* start *
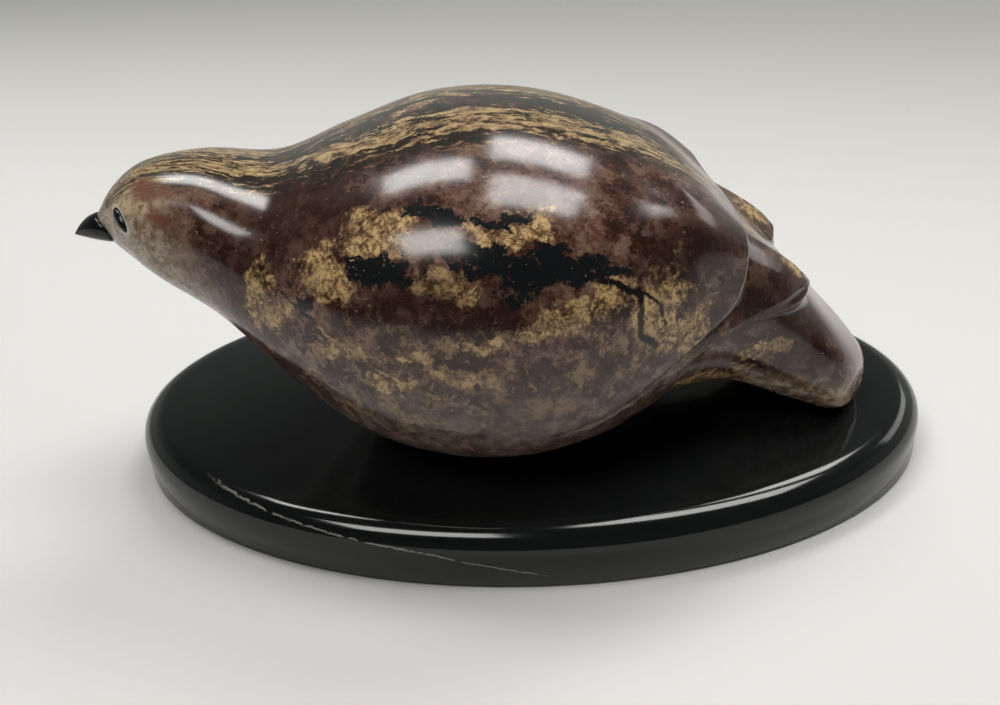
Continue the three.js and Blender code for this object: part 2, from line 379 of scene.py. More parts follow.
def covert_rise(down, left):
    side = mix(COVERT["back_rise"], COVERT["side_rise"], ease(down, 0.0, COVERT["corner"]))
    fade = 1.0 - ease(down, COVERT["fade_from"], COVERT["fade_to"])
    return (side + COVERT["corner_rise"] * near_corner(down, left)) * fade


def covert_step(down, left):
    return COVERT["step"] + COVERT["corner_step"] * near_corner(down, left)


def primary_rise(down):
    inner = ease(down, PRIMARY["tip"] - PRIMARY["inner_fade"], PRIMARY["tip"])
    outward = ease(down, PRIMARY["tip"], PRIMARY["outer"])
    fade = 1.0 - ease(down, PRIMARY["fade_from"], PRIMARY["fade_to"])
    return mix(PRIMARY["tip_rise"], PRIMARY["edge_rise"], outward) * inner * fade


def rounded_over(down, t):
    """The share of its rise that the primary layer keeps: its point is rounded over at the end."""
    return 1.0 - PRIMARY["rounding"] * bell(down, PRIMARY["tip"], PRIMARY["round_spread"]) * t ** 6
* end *
* start *
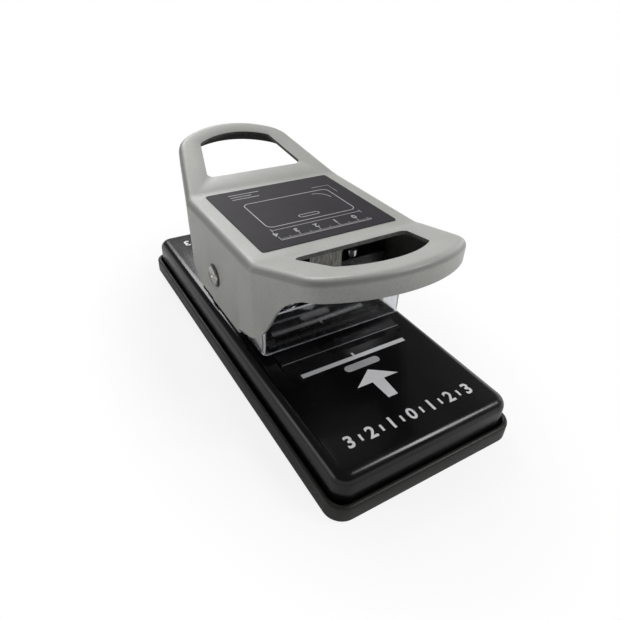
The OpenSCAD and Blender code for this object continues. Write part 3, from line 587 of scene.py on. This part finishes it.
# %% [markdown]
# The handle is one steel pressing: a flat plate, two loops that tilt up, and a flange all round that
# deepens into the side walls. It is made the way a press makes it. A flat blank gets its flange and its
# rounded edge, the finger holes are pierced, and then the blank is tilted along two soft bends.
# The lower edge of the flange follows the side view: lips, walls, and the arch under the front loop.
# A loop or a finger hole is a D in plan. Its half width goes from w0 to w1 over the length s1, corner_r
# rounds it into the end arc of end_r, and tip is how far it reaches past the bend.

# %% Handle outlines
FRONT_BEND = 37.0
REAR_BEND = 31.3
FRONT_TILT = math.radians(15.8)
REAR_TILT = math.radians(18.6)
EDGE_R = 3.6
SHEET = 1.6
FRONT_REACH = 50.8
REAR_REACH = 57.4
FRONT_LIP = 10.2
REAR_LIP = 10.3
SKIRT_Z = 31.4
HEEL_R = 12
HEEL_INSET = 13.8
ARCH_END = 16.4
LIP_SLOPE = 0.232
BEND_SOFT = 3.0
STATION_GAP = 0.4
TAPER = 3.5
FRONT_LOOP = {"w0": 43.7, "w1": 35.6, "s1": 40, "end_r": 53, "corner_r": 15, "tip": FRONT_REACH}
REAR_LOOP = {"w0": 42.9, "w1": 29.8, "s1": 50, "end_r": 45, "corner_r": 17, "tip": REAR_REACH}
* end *
* start *
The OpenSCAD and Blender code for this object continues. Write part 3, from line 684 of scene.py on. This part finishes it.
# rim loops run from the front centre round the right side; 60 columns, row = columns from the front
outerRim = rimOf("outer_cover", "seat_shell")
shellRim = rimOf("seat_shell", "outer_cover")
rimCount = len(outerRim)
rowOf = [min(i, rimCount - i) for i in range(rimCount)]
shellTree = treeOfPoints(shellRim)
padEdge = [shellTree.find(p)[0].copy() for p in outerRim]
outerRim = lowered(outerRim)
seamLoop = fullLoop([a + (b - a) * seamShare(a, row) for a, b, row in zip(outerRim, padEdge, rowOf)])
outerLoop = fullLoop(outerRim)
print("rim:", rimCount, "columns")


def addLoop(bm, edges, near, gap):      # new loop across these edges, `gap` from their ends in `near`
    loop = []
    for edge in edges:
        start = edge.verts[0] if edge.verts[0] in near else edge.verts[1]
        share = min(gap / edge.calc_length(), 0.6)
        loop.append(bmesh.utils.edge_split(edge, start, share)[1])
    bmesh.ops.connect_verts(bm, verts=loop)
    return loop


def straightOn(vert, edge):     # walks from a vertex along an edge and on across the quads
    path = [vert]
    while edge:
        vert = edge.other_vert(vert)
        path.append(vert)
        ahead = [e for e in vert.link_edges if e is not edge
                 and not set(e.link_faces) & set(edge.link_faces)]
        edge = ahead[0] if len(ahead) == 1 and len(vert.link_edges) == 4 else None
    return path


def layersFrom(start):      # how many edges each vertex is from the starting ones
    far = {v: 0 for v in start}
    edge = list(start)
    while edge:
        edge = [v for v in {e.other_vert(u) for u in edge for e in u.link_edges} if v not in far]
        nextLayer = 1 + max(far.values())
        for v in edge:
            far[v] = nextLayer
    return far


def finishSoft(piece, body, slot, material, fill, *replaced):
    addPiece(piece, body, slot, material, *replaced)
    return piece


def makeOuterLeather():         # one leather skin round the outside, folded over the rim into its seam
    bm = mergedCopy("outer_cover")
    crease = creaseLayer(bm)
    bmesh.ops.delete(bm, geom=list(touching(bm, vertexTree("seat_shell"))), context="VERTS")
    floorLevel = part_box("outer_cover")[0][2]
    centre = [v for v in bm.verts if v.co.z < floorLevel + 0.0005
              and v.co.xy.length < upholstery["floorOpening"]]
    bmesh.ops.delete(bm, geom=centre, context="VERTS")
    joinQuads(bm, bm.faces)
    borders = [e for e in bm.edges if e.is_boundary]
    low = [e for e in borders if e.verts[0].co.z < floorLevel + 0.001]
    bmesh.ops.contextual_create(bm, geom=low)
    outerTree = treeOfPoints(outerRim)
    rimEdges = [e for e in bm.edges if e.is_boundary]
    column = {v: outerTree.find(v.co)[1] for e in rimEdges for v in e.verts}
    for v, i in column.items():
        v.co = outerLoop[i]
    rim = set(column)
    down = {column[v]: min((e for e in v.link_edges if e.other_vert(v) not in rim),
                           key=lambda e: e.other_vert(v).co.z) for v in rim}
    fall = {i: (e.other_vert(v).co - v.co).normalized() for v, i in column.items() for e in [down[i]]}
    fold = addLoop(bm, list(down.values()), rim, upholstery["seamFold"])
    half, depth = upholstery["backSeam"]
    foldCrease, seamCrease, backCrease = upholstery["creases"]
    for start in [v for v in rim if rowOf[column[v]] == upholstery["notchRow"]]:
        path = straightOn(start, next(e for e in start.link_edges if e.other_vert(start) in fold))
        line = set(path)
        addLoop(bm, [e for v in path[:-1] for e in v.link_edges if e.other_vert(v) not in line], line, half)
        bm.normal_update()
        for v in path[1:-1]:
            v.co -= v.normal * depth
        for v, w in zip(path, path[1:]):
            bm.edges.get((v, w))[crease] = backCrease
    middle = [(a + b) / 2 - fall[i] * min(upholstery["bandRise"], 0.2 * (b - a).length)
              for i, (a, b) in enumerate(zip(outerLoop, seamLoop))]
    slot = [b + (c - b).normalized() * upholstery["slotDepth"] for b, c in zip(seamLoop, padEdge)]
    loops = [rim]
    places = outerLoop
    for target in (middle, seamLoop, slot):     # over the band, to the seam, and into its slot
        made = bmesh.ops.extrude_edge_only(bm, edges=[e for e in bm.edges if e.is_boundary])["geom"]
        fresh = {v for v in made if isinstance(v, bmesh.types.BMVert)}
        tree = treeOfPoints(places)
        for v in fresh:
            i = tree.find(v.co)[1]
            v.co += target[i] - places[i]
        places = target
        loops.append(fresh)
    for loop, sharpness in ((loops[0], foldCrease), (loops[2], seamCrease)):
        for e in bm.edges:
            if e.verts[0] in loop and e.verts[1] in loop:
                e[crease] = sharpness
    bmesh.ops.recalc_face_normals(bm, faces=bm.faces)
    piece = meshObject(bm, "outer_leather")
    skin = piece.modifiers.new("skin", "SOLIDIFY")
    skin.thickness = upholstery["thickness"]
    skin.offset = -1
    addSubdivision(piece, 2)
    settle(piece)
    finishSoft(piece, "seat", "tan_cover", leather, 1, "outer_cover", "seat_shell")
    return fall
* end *
Written exercise:
Each line from the line with "587 of scene.py on. This part finishes it." to the line with "# rounds it" is to be echoed exactly; both boundary lines are included, and nothing else is to be output.

Answer for this exercise:
The OpenSCAD and Blender code for this object continues. Write part 3, from line 587 of scene.py on. This part finishes it.
# %% [markdown]
# The handle is one steel pressing: a flat plate, two loops that tilt up, and a flange all round that
# deepens into the side walls. It is made the way a press makes it. A flat blank gets its flange and its
# rounded edge, the finger holes are pierced, and then the blank is tilted along two soft bends.
# The lower edge of the flange follows the side view: lips, walls, and the arch under the front loop.
# A loop or a finger hole is a D in plan. Its half width goes from w0 to w1 over the length s1, corner_r
# rounds it into the end arc of end_r, and tip is how far it reaches past the bend.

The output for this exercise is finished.